John Kinder CITS3200 Project - Information from Letters

Extracting and storing information about letter writers and their readers

The project will consist of creating a piece of software that can automatically extract predefined items from Word documents and compile those items into a searchable database. The Word documents have been produced in the context of a larger research programme which is developing a digital archive of private documents created by missionaries in colonial Australia, mainly letters, diaries and other private writings. The Word documents record, for each original piece of correspondence, a set of metadata categories, for instance, name of the archive, archival code, author of the correspondence, recipient of the correspondence, place of writing, date of writing, language(s) used in the correspondence, names and places named in the document etc. The metadata are not tagged in the Word files.
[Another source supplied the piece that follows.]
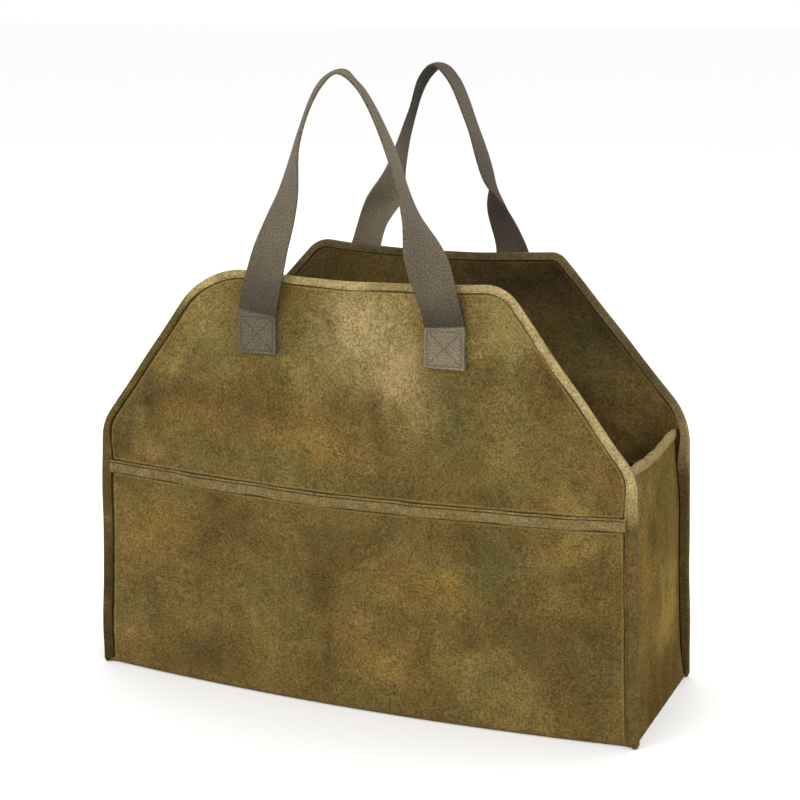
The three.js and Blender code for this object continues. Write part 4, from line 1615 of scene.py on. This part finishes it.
@dataclass
class Handles:
    """The two webbing handles, folded under and sewn down in a crossed box at each end.

    underlay is the thickness of the hidden layer with the gap under it, and solid_wall the wall of
    the solid webbing, in the middle of which this one lies.
    """

    width: float = 36 * MM
    wall: float = 1.7 * MM
    solid_wall: float = 2 * MM
    underlay: float = 2.3 * MM
    hidden_drop: float = 1.5 * MM
    loop_steps: int = 190
    box_step: float = 1.1 * MM
    width_steps: int = 36
    seam_inset: float = 2.6 * MM
    stitch_dip: float = 0.4 * MM
    stitch_width: float = 0.55 * MM
    finish: WebbingFinish = field(default_factory=WebbingFinish)

    def build(self) -> None:
        """Makes both handles."""
        webbing = self.finish.build("heathered_webbing")
        for side in (FRONT, REAR):
            self.handle(side, webbing)

    def spline(self, rows: Array, places: Array, centripetal: bool) -> Array:
        """Follows a smooth curve through rows of values.

        Args:
            rows: the values that it goes through.
            places: where it is read, from 0 at the first row to 1 at the last.
            centripetal: whether its speed follows the distances between the rows.

        Returns:
            The curve's values, one row for each place.
        """
        padded = np.vstack([2 * rows[0] - rows[1], rows, 2 * rows[-1] - rows[-2]])
        at = places * (len(rows) - 1)
        first = np.minimum(at.astype(int), len(rows) - 2)
        w = (at - first)[:, None]
        p0, p1, p2, p3 = (padded[first + k] for k in range(4))
        if centripetal:
            d0, d1, d2 = (
                np.linalg.norm(b - a, axis=1)[:, None] ** 0.5 for a, b in ((p0, p1), (p1, p2), (p2, p3))
            )
            t1 = ((p1 - p0) / d0 - (p2 - p0) / (d0 + d1) + (p2 - p1) / d1) * d1
            t2 = ((p2 - p1) / d1 - (p3 - p1) / (d1 + d2) + (p3 - p2) / d2) * d1
        else:
            t1, t2 = (p2 - p0) / 2, (p3 - p1) / 2
        curve = p1 + t1 * w + (3 * p2 - 3 * p1 - 2 * t1 - t2) * w**2
        return curve + (2 * p1 - 2 * p2 + t1 + t2) * w**3

    def sewn_run(self, side: Side, x: float) -> tuple[Array, Array]:
        """Follows a sewn end from its hidden edge down, round its fold and up to the box's top.

        Args:
            side: the long side.
            x: place of the leg.

        Returns:
            The points, and for each whether it lies in the outer layer.
        """
        back = self.underlay - CUT.gap - self.solid_wall / 2
        middle = self.underlay + self.solid_wall / 2
        foot = CUT.box_top - CUT.box_height
        radius = (middle - back) / 2
        down = np.arange(CUT.box_top - self.hidden_drop, foot + radius, -self.box_step * 2)
        turn = np.linspace(0, math.pi, 9)
        up = np.linspace(foot + radius, CUT.box_top, round(CUT.box_height / self.box_step))[1:]
        z = np.concatenate([down, foot + radius - radius * np.sin(turn), up])
        bend = (back + middle) / 2 - radius * np.cos(turn)
        out = np.concatenate([np.full(len(down), back), bend, np.full(len(up), middle)])
        across = np.full(len(z), x)
        outer = (np.arange(len(z)) > len(down) + len(turn) // 2) * 1.0
        return np.stack([across, CUT.skin(side, across, z, out), z], axis=1), outer

    def run(self, side: Side) -> Run:
        """Follows one handle from its left hidden edge to its right one.

        Args:
            side: the long side.

        Returns:
            The run of its webbing.
        """
        rows = np.array(side.loop, dtype=float)
        x = rows[:, 0] * side.spread / 2
        z = CUT.box_top + rows[:, 2] * side.rise
        out = self.underlay + self.solid_wall / 2 + rows[:, 1] * side.bulge
        loop = np.stack([x, CUT.skin(side, x, z, out), z], axis=1)
        ends = loop[[0, -1]] - [0, 0, CUT.box_height]
        spans = len(rows) + 1
        places = np.linspace(0, 1, self.loop_steps) * (spans - 2) / spans + 1 / spans
        loop = self.spline(np.vstack([ends[:1], loop, ends[1:]]), places, True)[1:-1]
        shape = self.spline(rows[[0, *range(len(rows)), -1], 3:], places, False)
        start, start_outer = self.sewn_run(side, x[0])
        finish, finish_outer = self.sewn_run(side, x[-1])
        counts = (len(start), len(loop), len(finish))
        ends_shape = [np.tile(shape[k], (count, 1)) for k, count in ((0, counts[0]), (-1, counts[2]))]
        return Run(
            points=np.vstack([start, loop, finish[::-1]]),
            shape=np.vstack([ends_shape[0], shape[1:-1], ends_shape[1]]),
            free=np.repeat([0.0, 1.0, 0.0], counts),
            boxed=np.concatenate([start_outer, np.zeros(counts[1]), finish_outer[::-1]]),
        )

    def handle(self, side: Side, webbing: bpy.types.Material) -> None:
        """Makes one handle.

        Args:
            side: the long side.
            webbing: its material.
        """
        run = self.run(side)
        points, count = run.points, len(run.points)
        lengths = lengths_along(points)
        wide, outward = run.directions()
        half = self.width / 2
        cup = run.shape[:, 2] * MM * run.free
        chord = half / (1 + (cup / half) ** 2 * 2 / 3)
        box_light_and_shade = np.where(np.arange(count) < count / 2, *side.box_light_and_shade)
        columns = np.linspace(-1, 1, self.width_steps + 1)

        def seam(w: Array, k: Array) -> Array:
            """Draws the stitches of the boxes: a frame and a cross.

            Args:
                w: places across the webbing, from -1 to 1.
                k: numbers of the run's points.

            Returns:
                1 on the stitches and 0 beside them.
            """
            up = points[k, 2] - (CUT.box_top - CUT.box_height)
            edge = np.minimum((1 - np.abs(w)) * half, np.minimum(up, CUT.box_height - up))
            middle, slant = up - CUT.box_height / 2, w * CUT.box_height / 2
            cross = np.minimum(np.abs(middle - slant), np.abs(middle + slant))
            frame_gap = edge - self.seam_inset
            near = np.minimum(np.abs(frame_gap), np.where(frame_gap > 0, cross, 1.0))
            return np.exp(-((near / self.stitch_width) ** 2)) * run.boxed[k]

        def place(w: Array, v: Array) -> Array:
            """Lays the webbing.

            Args:
                w: places across, from -1 to 1.
                v: places along, from 0 to 1.

            Returns:
                Rows of x, y and z.
            """
            k = np.rint(v * (count - 1)).astype(int)
            lower = cup[k] * w**2 + self.stitch_dip * seam(w, k)
            selvedge = 0.15 * MM * np.sin(lengths[k] / 0.006) * (np.abs(w) > 0.9)
            reach = w * chord[k] + np.sign(w) * selvedge
            return points[k] + wide[k] * reach[:, None] - outward[k] * lower[:, None]

        def flat(w: Array, v: Array) -> Array:
            """Gives the places on the flat webbing."""
            return np.stack([w * half, np.interp(v * (count - 1), range(count), lengths)], axis=1)

        piece = lay(f"{side.name}_webbing", columns, np.linspace(0, 1, count), place, flat)
        k = np.repeat(np.arange(count), len(columns))
        # Painted shade in the stitch grooves of the boxes.
        paint(piece, "groove", seam(np.tile(columns, count), k))
        # tone: painted light and shade, from the loop's rows and the boxes' brightness.
        paint(piece, "tone", np.where(run.free > 0, run.shape[:, 3], box_light_and_shade)[k])
        middles = points_of(piece)
        thicken(piece, self.wall, 0)
        layers = points_of(piece) - np.tile(middles, (2, 1))
        outer = np.sum(layers * np.tile(outward[k], (2, 1)), axis=1)
        # The webbing's inner face, where the finish paints shade.
        paint(piece, "inside", 1 - smooth(outer, -0.4 * MM, 0.4 * MM))
        settle(piece, Slot.WEBBING, webbing, f"{side.name}_handle")
        log.info("%s: %.3f m long with its folded ends", piece.name, lengths[-1])


@dataclass
class Studio:
    """The pale floor, the soft light and the camera."""

    floor_size: float = 60.0
    lamp_target: Place = (0.0, 0.0, 0.2)
    azimuth: float = 22.9
    elevation: float = 13.07
    distance: float = 1.6
    target: Place = (0.0063, 0.0, 0.2611)
    lens: float = 78.9
    sensor: float = 36.0

    def build(self) -> None:
        """Makes the floor, the lights and the camera."""
        self.floor()
        self.lights()
        self.camera()

    def floor(self) -> None:
        """Lays the floor that the carrier stands on."""
        bpy.ops.object.select_all(action="DESELECT")
        bpy.ops.mesh.primitive_plane_add(size=self.floor_size, location=(0, 0, 0))
        bpy.ops.object.transform_apply(location=True, rotation=True, scale=True)
        plane = bpy.context.active_object
        plane.name = "floor"
        shader = Shader("pale_floor")
        shader.surface.inputs["Base Color"].default_value = srgb(252, 252, 252)
        shader.surface.inputs["Roughness"].default_value = 0.9
        shader.surface.inputs["Specular IOR Level"].default_value = 0.0
        plane.data.materials.append(shader.material)

    def lights(self) -> None:
        """Hangs three soft lamps and lights the room."""
        world = bpy.data.worlds.new("studio")
        bpy.context.scene.world = world
        world.use_nodes = True
        inputs = world.node_tree.nodes["Background"].inputs
        inputs["Color"].default_value = (1.0, 1.0, 1.0, 1.0)
        inputs["Strength"].default_value = 1.0
        rows = (
            ("key", (-1.6, -2.4, 2.6), 2.2, 42.0),
            ("fill", (2.6, -1.2, 1.6), 2.4, 22.0),
            ("top", (0.2, 1.2, 2.8), 2.2, 24.0),
        )
        for name, place, size, power in rows:
            bpy.ops.object.light_add(type="AREA", location=place)
            lamp = bpy.context.active_object
            lamp.name = name
            lamp.data.shape = "DISK"
            lamp.data.size = size
            lamp.data.energy = power
            aim = Vector(self.lamp_target) - Vector(place)
            lamp.rotation_euler = aim.to_track_quat("-Z", "Y").to_euler()

    def camera(self) -> None:
        """Sets the camera up where the photograph was taken from."""
        turn, tilt = math.radians(self.azimuth), math.radians(self.elevation)
        back = Vector((math.sin(turn) * math.cos(tilt), -math.cos(turn) * math.cos(tilt), math.sin(tilt)))
        bpy.ops.object.camera_add(location=Vector(self.target) + back * self.distance)
        camera = bpy.context.active_object
        camera.rotation_euler = back.to_track_quat("Z", "Y").to_euler()
        camera.data.lens = self.lens
        camera.data.sensor_width = self.sensor
        bpy.context.scene.camera = camera
        bpy.context.scene.view_settings.view_transform = "Standard"


def main() -> None:
    """Makes the carrier and its studio."""
    logging.basicConfig(level=logging.INFO, format="%(message)s")
    for assembly in (Studio(), Panels(), Tapes(), Handles()):
        assembly.build()
    bpy.context.view_layer.update()


if __name__ == "__main__":
    main()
The programme to be developed will automatically extract the metadata under each category and store in a searchable database.

The program will ideally allow the following functions:

allow the user to import the original documents (doc or docx);
identify the metadata in the documents (through basic NLP );
create a standard database of the metadata;
allow the user to search for combinations of metadata in the database and point to the relevant source document.

The program needs to have the following non-functional requirements:

built in an open-source environment (preferably not scripted in Java);
GUI;
works in Windows and macOS (possibly also Linux).

Client

Contact Person: A/Prof John Kinder; Mr Francesco De Toni
Telephone: +61 8 6488 2192
Email: [email protected]; [email protected]
Preferred method of contact: email
Location: Room 2.06, Arts Building, Crawley Campus, UWA

Client Unavailability

None

IP Exploitation Model

The client wishes to use a Creative Commons CC BY-NC model to deal with IP embodied in the project.